Pendant ce temps, un drame se prépare en brousse.

« Les vaches errent dans tous les sens et mangent du sable à force de vouloir happer les minuscules brins d’herbe enfouis sous le sol », raconte Hassane Baka.

Manifestement épuisé, un éleveur peul dit avoir parcouru avec ses bêtes plus de 800 kilomètres entre Agadez (nord) et Maradi, sans voir la moindre trace de pâturage.

« A force d’errer en brousse, les vaches tombent pour ne plus se relever », souligne Abdou Nino.
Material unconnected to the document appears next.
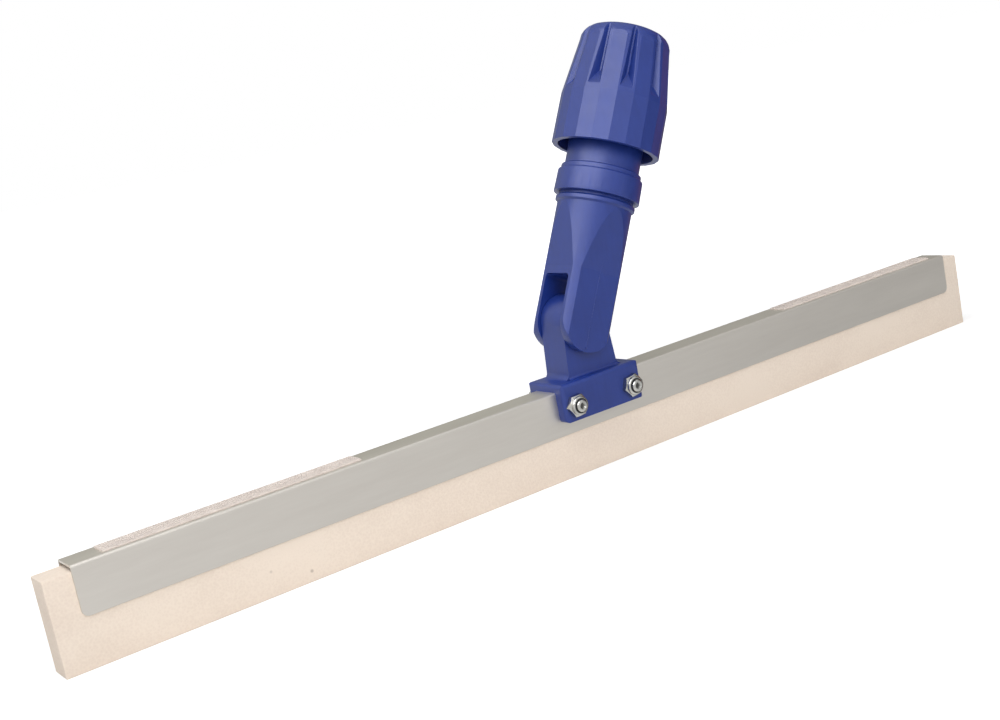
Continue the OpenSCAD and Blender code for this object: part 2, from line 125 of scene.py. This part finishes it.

Même les traditionnelles transhumances transfrontalières sont quasi-impossibles, puisque des Etats confrontés eux aussi à la sécheresse interdisent aux troupeaux étrangers l’accès à leurs pâturages, affirme Hassane Baka.

Pour aider les éleveurs, l’Aren va lancer en mai une opération « déstockage stratégique » consistant à leur racheter, au « double » de leur prix, les vaches en fin de reproduction et les taureaux ayant bouclé leur cycle de croissance.

L’opération, qui concerne les régions de Maradi et Zinder (sud-est) abritant plus de 40% du cheptel du pays, doit permettre aux éleveurs de se procurer des vivres pour leur famille et une partie de leur troupeau, explique M. Baka.

Les animaux rachetés seront abattus et la viande distribuée gratuitement aux centres pour enfants malnutris de la région.